Yes, because objectively, the season-five ball, I had three flops. I mean, I loved my executive-realness look, so whatever. But this time, at least with my “What Ever Happened to Baby Jane Fonda?,” I knew that that was gonna be a really good moment for me, and I was really excited to wear that look on the runway. So I kind of put all my eggs in that basket and said, If this one look is stellar, then at least I can feel better about this ball than my last ball. And in the end, the look that I constructed myself, it stayed together on the runway; I was able to wear it the whole time; it didn’t fall apart; I had something to wear. I patted myself on the back to at least make it there.
So congratulations on your first win — for that wildly fantastic Snatch Game performance.
Thank you so much.
Our recapper mentioned all these other impressions that you do: Bette Davis, Liza, Joan Cusack. How did you land on the two that you did for Snatch Game out of so many possibilities?
A big part of it was finding two characters that contrasted so that I could show a range. I was thinking if I did, like, Judy Garland and Bette Davis, that’s kind of from the same realm and might not show as much of a range of capabilities. I actually decided on Natasha first — and very early on — and then I knew I was gonna go Old Hollywood for the second one.
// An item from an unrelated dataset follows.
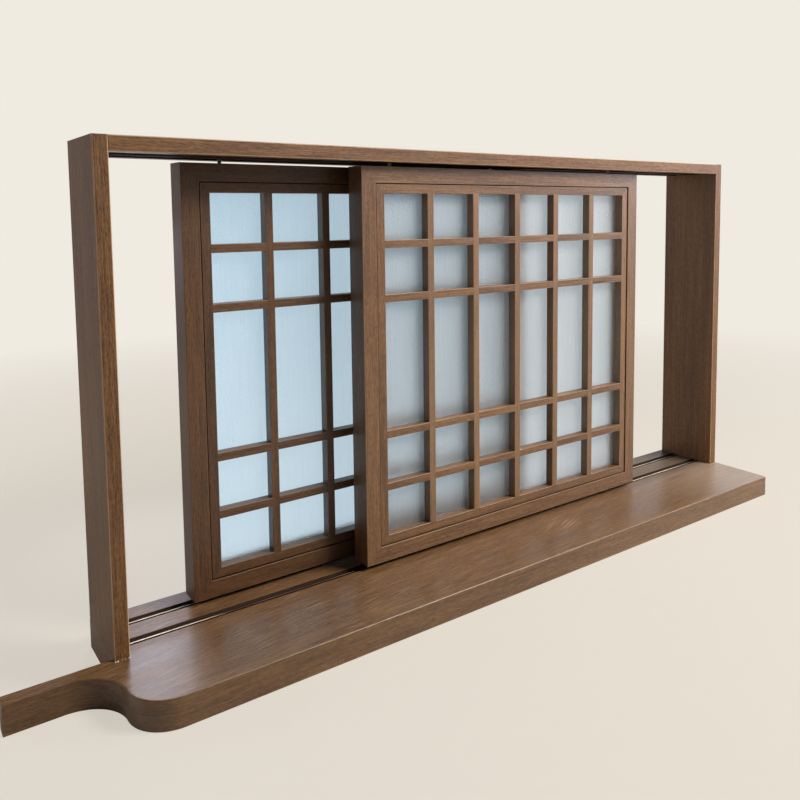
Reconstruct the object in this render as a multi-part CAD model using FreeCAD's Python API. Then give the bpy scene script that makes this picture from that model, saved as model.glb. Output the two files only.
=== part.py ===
import FreeCAD, Part
import os

# Two sliding lattice sashes in a wooden frame, standing on a deep sill board.
# Origin: on the sill board's underside, midway between the jambs, in the plane of the jambs' front faces.
# +X runs along the window, +Y goes from its front to its back, +Z is up. All sizes are in millimetres.

# Frame boards
jamb_thickness = 21.0
head_thickness = 22.5
frame_depth = 144.5
sill_thickness = 43.0
sill_projection = 135.0
arris_radius = 2.0

# Curved left end of the sill board, and the narrow ledge beyond it
hollow_radius = 64.0
round_radius = 58.0
curve_overhang = 4.5
ledge_length = 140.0
ledge_set_back = 9.5

# Sash members
sash_thickness = 44.0
frame_face = 28.0
lip_width = 12.0
shadow_width = 2.0
shadow_depth = 5.0
bead_face = 15.5
bead_set_back = 2.0
mitre_reach = 55.0

# Lattice and glass
bar_width = 13.5
pane_width = 90.0
column_count = 6
pane_heights = (80.0, 80.0, 225.0, 80.0, 80.0)
glass_set_back = 20.0
glass_thickness = 5.0
glass_edge_gap = 1.5

# Where the sashes run
front_margin = 19.0
sash_gap = 16.0
sash_overlap = 35.0
bottom_clearance = 8.0
top_clearance = 6.5
front_sash_start = 399.5
rear_sash_start = 119.5

# Running gear
groove_width = 19.0
groove_depth = 8.0
track_base_width = 12.0
track_base_thickness = 1.5
track_bead_width = 3.0
track_drop = 1.5
guide_width = 28.0
guide_depth = 12.0
pin_radius = 3.0
pin_seat = 15.0
pin_rise = 13.5
gear_inset = 70.0
housing_length = 44.0
housing_width = 14.0
housing_height = 20.0
housing_side = 1.75
housing_top = 1.5
wheel_width = 9.0
wheel_root_radius = 13.0
flange_rise = 1.2
tread_clearance = 0.2
axle_radius = 2.5

# Sizes that follow from the values above
member_width = frame_face + shadow_width + bead_face
sash_width = 2 * member_width + column_count * pane_width + (column_count - 1) * bar_width
sash_height = 2 * member_width + sum(pane_heights) + (len(pane_heights) - 1) * bar_width
opening_width = 2 * sash_width - sash_overlap
opening_height = bottom_clearance + sash_height + top_clearance
left_inside = -opening_width / 2
right_inside = opening_width / 2
left_outside = left_inside - jamb_thickness
right_outside = right_inside + jamb_thickness
head_underside = sill_thickness + opening_height
frame_top = head_underside + head_thickness
sash_bottom = sill_thickness + bottom_clearance
front_sash_face = front_margin
rear_sash_face = front_margin + sash_thickness + sash_gap
front_track_line = front_sash_face + sash_thickness / 2
rear_track_line = rear_sash_face + sash_thickness / 2

# Shares and slack that the shapes below are worked out with
diagonal_share = 0.5 ** 0.5
full_turn = 360.0
plane_slack = 0.01


def vec(x, y, z):
    return FreeCAD.Vector(x, y, z)


def block(x0, x1, y0, y1, z0, z1):
    return Part.makeBox(x1 - x0, y1 - y0, z1 - z0, vec(x0, y0, z0))


def save(name, shape):
    shape.exportStep(os.path.join("parts", name + ".step"))


# Sill board: one outline with two tangent quarter circles, its front arris eased all round
def sill_board():
    side = left_outside - curve_overhang
    ledge_front = hollow_radius + round_radius - sill_projection
    ledge_end = left_outside - ledge_length
    middle = ledge_front - hollow_radius
    hollow_bend = hollow_radius * (1 - diagonal_share)
    round_bend = round_radius * (1 - diagonal_share)
    ledge_corner = vec(ledge_end, ledge_front, 0)
    curve_start = vec(side - hollow_radius, ledge_front, 0)
    hollow_point = vec(side - hollow_bend, ledge_front - hollow_bend, 0)
    curve_middle = vec(side, middle, 0)
    round_point = vec(side + round_bend, round_bend - sill_projection, 0)
    curve_end = vec(side + round_radius, -sill_projection, 0)
    front_corner = vec(right_outside, -sill_projection, 0)
    rear_right = vec(right_outside, frame_depth, 0)
    rear_left = vec(left_outside, frame_depth, 0)
    notch = vec(left_outside, ledge_set_back, 0)
    ledge_back = vec(ledge_end, ledge_set_back, 0)
    front_edges = [
        Part.makeLine(ledge_corner, curve_start),
        Part.Arc(curve_start, hollow_point, curve_middle).toShape(),
        Part.Arc(curve_middle, round_point, curve_end).toShape(),
        Part.makeLine(curve_end, front_corner),
    ]
    other_edges = [
        Part.makeLine(front_corner, rear_right),
        Part.makeLine(rear_right, rear_left),
        Part.makeLine(rear_left, notch),
        Part.makeLine(notch, ledge_back),
        Part.makeLine(ledge_back, ledge_corner),
    ]
    board = Part.Face(Part.Wire(front_edges + other_edges)).extrude(vec(0, 0, sill_thickness))
    eased = []
    for edge in board.Edges:
        box = edge.BoundBox
        on_top = box.ZMin > sill_thickness - plane_slack
        on_front = box.YMax < ledge_front + plane_slack
        if on_top and on_front:
            eased.append(edge)
    board = board.makeFillet(arris_radius, eased)
    for line in (front_track_line, rear_track_line):
        near = line - groove_width / 2
        far = line + groove_width / 2
        floor = sill_thickness - groove_depth
        board = board.cut(block(left_inside, right_inside, near, far, floor, sill_thickness))
    return board


# Head board: plain board between the jambs with two guide grooves in its underside
def head_board():
    board = block(left_inside, right_inside, 0, frame_depth, head_underside, frame_top)
    for line in (front_track_line, rear_track_line):
        near = line - guide_width / 2
        far = line + guide_width / 2
        top = head_underside + guide_depth
        board = board.cut(block(left_inside, right_inside, near, far, head_underside, top))
    return board


# Track: flat strip on the groove's floor with a round-topped bead for the wheels
def track(line):
    floor = sill_thickness - groove_depth
    shoulder = floor + track_base_thickness
    bead_top = sill_thickness - track_drop
    half_base = track_base_width / 2
    half_bead = track_bead_width / 2
    springing = bead_top - half_bead
    at = left_inside
    left_edge = vec(at, line - half_bead, springing)
    crown = vec(at, line, bead_top)
    right_edge = vec(at, line + half_bead, springing)
    corners = [
        right_edge,
        vec(at, line + half_bead, shoulder),
        vec(at, line + half_base, shoulder),
        vec(at, line + half_base, floor),
        vec(at, line - half_base, floor),
        vec(at, line - half_base, shoulder),
        vec(at, line - half_bead, shoulder),
        left_edge,
    ]
    edges = [Part.makeLine(a, b) for a, b in zip(corners, corners[1:])]
    edges.append(Part.Arc(left_edge, crown, right_edge).toShape())
    return Part.Face(Part.Wire(edges)).extrude(vec(opening_width, 0, 0))


# Picture-frame ring between an outer and an inner rectangle, both measured in from the sash's edge
def ring(outer, inner, front, back):
    whole = block(outer, sash_width - outer, front, back, outer, sash_height - outer)
    return whole.cut(block(inner, sash_width - inner, front, back, inner, sash_height - inner))


# Ring cut at its mitres into left, right, bottom and top members
def mitred(shape):
    w = sash_width
    h = sash_height
    m = mitre_reach
    outlines = {
        "left": ((0, 0), (m, m), (m, h - m), (0, h)),
        "right": ((w, 0), (w, h), (w - m, h - m), (w - m, m)),
        "bottom": ((0, 0), (w, 0), (w - m, m), (m, m)),
        "top": ((0, h), (m, h - m), (w - m, h - m), (w, h)),
    }
    members = {}
    for side, outline in outlines.items():
        wedge = Part.Face(Part.makePolygon([vec(x, 0, z) for x, z in outline + outline[:1]]))
        members[side] = shape.common(wedge.extrude(vec(0, sash_thickness, 0))).removeSplitter()
    return members


# Sash members: outer part at full thickness, with a back lip that carries the glass
def sash_members():
    outer_part = ring(0, frame_face, 0, sash_thickness)
    glass_back = glass_set_back + glass_thickness
    lip = ring(frame_face, frame_face + lip_width, glass_back, sash_thickness)
    members = mitred(outer_part.fuse(lip).removeSplitter())
    mid = sash_thickness / 2
    for at in (gear_inset, sash_width - gear_inset):
        seat_foot = vec(at, mid, sash_height - pin_seat)
        members["top"] = members["top"].cut(Part.makeCylinder(pin_radius, pin_seat, seat_foot))
        pocket = block(at - housing_length / 2, at + housing_length / 2,
                       mid - housing_width / 2, mid + housing_width / 2, 0, housing_height)
        members["bottom"] = members["bottom"].cut(pocket)
    return members


# Beads: inner mitred frame, stepped on its outer edge so that a dark shadow line shows
def bead_members():
    body = ring(frame_face, member_width, bead_set_back, glass_set_back)
    step = ring(frame_face, frame_face + shadow_width, bead_set_back, bead_set_back + shadow_depth)
    return mitred(body.cut(step))


# Lattice: upright and level bars fused where they cross, flush with the beads
def lattice():
    bars = []
    front = bead_set_back
    back = glass_set_back
    x = member_width
    for _ in range(column_count - 1):
        x += pane_width
        bars.append(block(x, x + bar_width, front, back, member_width, sash_height - member_width))
        x += bar_width
    z = member_width
    for height in pane_heights[:-1]:
        z += height
        bars.append(block(member_width, sash_width - member_width, front, back, z, z + bar_width))
        z += bar_width
    return bars[0].multiFuse(bars[1:]).removeSplitter()


# Glass: one frosted sheet between the beads and the back lips
def glass():
    edge = frame_face + glass_edge_gap
    glass_back = glass_set_back + glass_thickness
    return block(edge, sash_width - edge, glass_set_back, glass_back, edge, sash_height - edge)


# Roller: housing let into the bottom rail, with a grooved wheel turning on its axle
def roller(at):
    mid = sash_thickness / 2
    centre_height = wheel_root_radius - bottom_clearance - track_drop
    housing = block(at - housing_length / 2, at + housing_length / 2,
                    mid - housing_width / 2, mid + housing_width / 2, 0, housing_height)
    slot_sides = (mid - housing_width / 2 + housing_side, mid + housing_width / 2 - housing_side)
    slot = block(at - housing_length / 2 + housing_side, at + housing_length / 2 - housing_side,
                 slot_sides[0], slot_sides[1], 0, housing_height - housing_top)
    half = wheel_width / 2
    root = track_bead_width / 2 + tread_clearance
    flange = wheel_root_radius + flange_rise
    section = (
        (-half, 0),
        (-half, flange),
        (-root, flange),
        (-root, wheel_root_radius),
        (root, wheel_root_radius),
        (root, flange),
        (half, flange),
        (half, 0),
        (-half, 0),
    )
    outline = Part.makePolygon([vec(at, mid + across, centre_height + radius) for across, radius in section])
    wheel = Part.Face(outline).revolve(vec(at, mid, centre_height), vec(0, 1, 0), full_turn)
    axle_start = vec(at, mid - housing_width / 2, centre_height)
    axle = Part.makeCylinder(axle_radius, housing_width, axle_start, vec(0, 1, 0))
    return housing.cut(slot).multiFuse([axle, wheel])


# Guide pin: plain nylon dowel that stands up from the top rail into the head board's groove
def guide_pin(at):
    foot = vec(at, sash_thickness / 2, sash_height - pin_seat)
    return Part.makeCylinder(pin_radius, pin_seat + pin_rise, foot)


# One whole sash, moved to its place
def save_sash(prefix, start, face):
    place = vec(left_inside + start, face, sash_bottom)
    members = sash_members()
    beads = bead_members()
    pieces = {
        "left_stile": members["left"],
        "right_stile": members["right"],
        "top_rail": members["top"],
        "bottom_rail": members["bottom"],
        "left_bead": beads["left"],
        "right_bead": beads["right"],
        "top_bead": beads["top"],
        "bottom_bead": beads["bottom"],
        "lattice": lattice(),
        "glass": glass(),
        "left_roller": roller(gear_inset),
        "right_roller": roller(sash_width - gear_inset),
        "left_pin": guide_pin(gear_inset),
        "right_pin": guide_pin(sash_width - gear_inset),
    }
    for name, shape in pieces.items():
        shape.translate(place)
        save(prefix + "_" + name, shape)


os.makedirs("parts", exist_ok=True)
save("sill_board", sill_board())
save("left_jamb", block(left_outside, left_inside, 0, frame_depth, sill_thickness, frame_top))
save("right_jamb", block(right_inside, right_outside, 0, frame_depth, sill_thickness, frame_top))
save("head_board", head_board())
save("front_track", track(front_track_line))
save("rear_track", track(rear_track_line))
save_sash("front", front_sash_start, front_sash_face)
save_sash("rear", rear_sash_start, rear_sash_face)
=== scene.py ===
import math
import random

import bmesh
import bpy
from mathutils import Matrix, Vector


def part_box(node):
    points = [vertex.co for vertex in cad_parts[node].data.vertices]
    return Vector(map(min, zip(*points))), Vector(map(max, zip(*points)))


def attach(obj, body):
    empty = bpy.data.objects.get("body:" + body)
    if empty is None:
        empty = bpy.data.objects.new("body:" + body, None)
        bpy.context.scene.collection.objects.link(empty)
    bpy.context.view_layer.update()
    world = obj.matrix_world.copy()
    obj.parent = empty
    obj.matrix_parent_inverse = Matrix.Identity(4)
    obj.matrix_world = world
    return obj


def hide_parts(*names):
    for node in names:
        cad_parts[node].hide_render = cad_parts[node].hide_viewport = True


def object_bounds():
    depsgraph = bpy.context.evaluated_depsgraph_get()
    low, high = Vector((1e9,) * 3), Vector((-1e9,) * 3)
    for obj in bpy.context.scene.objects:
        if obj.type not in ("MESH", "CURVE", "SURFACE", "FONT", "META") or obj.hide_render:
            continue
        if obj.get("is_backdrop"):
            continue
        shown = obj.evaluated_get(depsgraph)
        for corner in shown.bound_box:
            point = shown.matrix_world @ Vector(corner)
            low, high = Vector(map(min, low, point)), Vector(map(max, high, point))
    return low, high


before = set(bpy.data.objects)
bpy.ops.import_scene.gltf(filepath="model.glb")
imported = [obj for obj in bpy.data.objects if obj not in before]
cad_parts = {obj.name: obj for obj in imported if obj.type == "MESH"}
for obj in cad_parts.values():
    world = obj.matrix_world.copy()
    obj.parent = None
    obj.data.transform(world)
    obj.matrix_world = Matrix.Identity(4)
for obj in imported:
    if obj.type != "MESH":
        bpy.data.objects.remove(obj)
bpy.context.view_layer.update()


# Sill board. A thick board faced with walnut-stained oak veneer, its edge lipped with the same veneer, which
# is bent round a hollow and then a round quarter circle at the left end. The jambs and the two tracks stand on
# it. Its upper front arris is eased by hand and painted paler, as wear and a painted highlight. Its top shows
# scuffs and lacquer worn thin by use, with a painted sheen toward the right end, and the lipping is painted
# darker toward the left end, a painted shade.
sill_low, sill_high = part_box("sill_board")
jamb_inner_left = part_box("left_jamb")[1].x
jamb_inner_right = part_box("right_jamb")[0].x
left_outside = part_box("left_jamb")[0].x
sill_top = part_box("left_jamb")[0].z
hollow_radius = 0.064
round_radius = 0.058
curve_overhang = 0.0045
ledge_set_back = 0.0095
sill_arris = 0.002
sill_lower_arris = 0.001
arris_steps = 4
curve_steps = 28
groove_width = 0.019
groove_depth = 0.008
groove_painted_shade = 2.2
pale_arris_step = 3
sharp_angle = math.radians(40)
log_places = {"lipping": (3.1, 0.21), "top": (1.7, 0.16, 0.05)}
track_lines = [sum(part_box(name + "_track")[i].y for i in (0, 1)) / 2 for name in ("front", "rear")]
random.seed(11)


def linear(code):
    """Linear colour of an sRGB hex code."""
    parts = [int(code[i:i + 2], 16) / 255 for i in (1, 3, 5)]
    return [p / 12.92 if p <= 0.04045 else ((p + 0.055) / 1.055) ** 2.4 for p in parts] + [1.0]


def add(tree, kind, inputs=None, **settings):
    """Adds one node with its settings, and sets or links its inputs."""
    node = tree.nodes.new("ShaderNode" + kind)
    for name, value in settings.items():
        setattr(node, name, value)
    for name, value in (inputs or {}).items():
        if isinstance(value, bpy.types.NodeSocket):
            tree.links.new(value, node.inputs[name])
        else:
            node.inputs[name].default_value = value
    return node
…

For Snatch Game, it’s really about finding the balance between comedy and someone iconic — someone who’s gonna resonate with a broad audience.
With Judy, it was a character I had been working on for a while, and I thought that she might kill at Snatch Game, but I had to get the blessing from my friend Thirsty Burlington first. Thirsty is an amazing impersonation drag queen in Provincetown, and she’s the one who unlocked Judy, and gave me my gateway into Judy, and taught me what was fun to do about Judy. So when she gave me her blessing, it was a no-brainer that I was gonna go that direction. I always start with the voice with any character that I do, and with both Judy and Natasha, they have such iconic voices that once I started nailing the voice, I was like, This is the route to take.
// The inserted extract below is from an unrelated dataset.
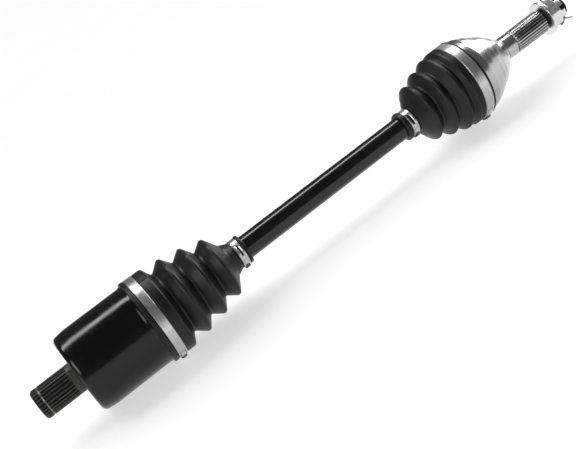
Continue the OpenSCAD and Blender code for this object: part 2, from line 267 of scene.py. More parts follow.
class Nodes:
    """A short way to build one material's nodes."""

    def __init__(self, name):
        self.material = bpy.data.materials.new(name)
        self.material.use_nodes = True
        self.tree = self.material.node_tree
        self.shader = self.tree.nodes["Principled BSDF"]
        self.place = self.add("ShaderNodeTexCoord").outputs["Object"]

    def add(self, kind, **sockets):
        node = self.tree.nodes.new(kind)
        for key, value in sockets.items():
            self.set(node, key, value)
        return node

    def set(self, node, key, value):
        socket = node.inputs[key.replace("_", " ")]
        if isinstance(value, bpy.types.NodeSocket):
            self.tree.links.new(value, socket)
        else:
            socket.default_value = value

    def put(self, **sockets):
        for key, value in sockets.items():
            self.set(self.shader, key, value)

    def stretch(self, x, y, z):
        """Object coordinates, scaled on each axis."""
        node = self.add("ShaderNodeMapping", Vector=self.place)
        node.inputs["Scale"].default_value = (x, y, z)
        return node.outputs["Vector"]

    def noise(self, scale, detail=4.0, rough=0.55, place=None):
        node = self.add("ShaderNodeTexNoise", Vector=place or self.place, Scale=scale,
                        Detail=detail, Roughness=rough)
        return node.outputs["Fac"]

    def ramp(self, value, low, high, to_low, to_high):
        node = self.add("ShaderNodeMapRange", Value=value, From_Min=low, From_Max=high,
                        To_Min=to_low, To_Max=to_high)
        return node.outputs["Result"]

    def mix(self, amount, a, b):
        node = self.tree.nodes.new("ShaderNodeMix")
        node.data_type = "RGBA"
        for socket, value in ((node.inputs[0], amount), (node.inputs[6], a), (node.inputs[7], b)):
            if isinstance(value, bpy.types.NodeSocket):
                self.tree.links.new(value, socket)
            else:
                socket.default_value = value
        return node.outputs[2]

    def math(self, kind, a, b=0.0):
        node = self.tree.nodes.new("ShaderNodeMath")
        node.operation = kind
        for socket, value in ((node.inputs[0], a), (node.inputs[1], b)):
            if isinstance(value, bpy.types.NodeSocket):
                self.tree.links.new(value, socket)
            else:
                socket.default_value = value
        return node.outputs[0]

    def bump(self, height, strength, distance):
        node = self.add("ShaderNodeBump", Height=height, Strength=strength, Distance=distance)
        return node.outputs["Normal"]

    def worn_edges(self, low, high):
        """0 on flat ground and 1 on sharp outer edges, broken up by noise."""
        sharp = self.add("ShaderNodeNewGeometry").outputs["Pointiness"]
        broken = self.math("ADD", sharp, self.math("MULTIPLY", self.noise(900), 0.04))
        return self.ramp(broken, low, high, 0.0, 1.0)


# Where the wear on a steel edge starts and where it is complete, on the scale of Pointiness
STEEL_EDGES = (0.53, 0.6)


def grey(v, warm=0.0):
    return (v * (1 + warm), v, v * (1 - warm), 1.0)


def gloss_black_paint(name, rough, shine):
    n = Nodes(name)
    haze = n.noise(70, 5)
    dust = n.noise(2600, 2)
    edges = n.worn_edges(0.56, 0.64)
    n.put(Base_Color=n.mix(edges, n.mix(haze, grey(0.004), grey(0.008)), grey(0.05)),
          Roughness=n.ramp(n.math("ADD", haze, n.math("MULTIPLY", dust, 0.3)), 0.35, 1.0, rough[0], rough[1]),
          Normal=n.bump(n.noise(420, 3), 0.05, 0.3 * MM))
    n.put(Specular_IOR_Level=shine)
    return n.material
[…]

Judy had not been done on Snatch Game and is this iconic figure in queer culture. Did you have any reluctance or trepidation?
I don’t know that I had reluctance or trepidation. I love that drag queens get to keep certain aspects of queer culture alive. We take iconic moments in queer history and remind our audiences of them. So that was my thought behind Little Edie, and that was my thought behind Judy Garland as well. Of course, Judy Garland has a tragic story, and I think that the tragedy is something that resonates with the queer community. So much of our lives, even with so much progress and acceptance that we’re experiencing nowadays, there’s still a lot of heartache and tragedy, and we’re still fighting for our rights — we’re still fighting for our freedoms as human beings to live our truths and constantly getting pushed back. So, for me, I think showcasing someone who is iconic and remembered fondly but also had a lot of trials and tribulations, that’s what drag queens do: We find the beauty in the tragedy, and we turn pain into art.
You also made a lot of great jokes along the way. Between the two characters, were you disappointed about any moments that didn’t make it in?
No, I think they really showcased what I was happy with in my Snatch Game performances. There was one moment, and I understand it getting cut, but when I was talking about the Kandy Muse sandwidge — earlier, I had said, “I was in a Frank Sinatra–and–Dean Martin sandwidge. And Frank Sinatra’s penis was so big, yada yada yada.” And then when I brought up the sandwidge again, I said [in a Judy Garland voice], “Did I ever tell you about the time I was in a Frank Sinatra–and–Dean Martin sandwidge? Let me tell you, Dean Martin’s penis was —” So I did the joke again, but, you know, it was the other person. And that really cracked Ru up, but it was just a rehashing of the joke. Personally, I thought it was really funny to do the exact same joke again with one detail changed.
I don’t think I’ve ever seen RuPaul or Michelle laughing so much.
Well, I always say that of all of my victories throughout my Drag Race experience, getting Ru and Michelle to crack up and lose their shit — that’s always my favorite personal victory.
Can you tell me more about the idea to turn the RuPaul songs into Judy Garland songs?
Such a big part of Judy is her singing voice, and it’s how a lot of us know Judy, especially the old-school queens. So I really wanted to get some of Judy singing in there. But, you know, you have to be smart about what you sing on TV. So I was like, Well, I could sing public-domain songs, or I could sing RuPaul songs, and that was a no-brainer. I don’t think it aired, but RuPaul said it was very smart of me to sing RuPaul songs in that moment so that we could actually get them to air. When I decided to do Judy, that was one of the first things I decided on: I’m gonna do Judy Garland singing RuPaul songs.
In this week’s episode, there’s this moment when you turn down an alliance with Trinity and Monét. So is it fair to take that as, with the blocking and all, you’re down to play the game a bit going ahead?
Yeah. My blocking strategy is simply to even the odds. It’s not based on any personal vendettas or any personal emotions; it’s really just, What do I think is the best decision in this moment? and Who’s doing the best? and Who do I have to slow down? I didn’t want anything to throw me off of the game plan I had made for myself, and my game plan didn’t include an alliance, so I stuck to what I had worked out for myself.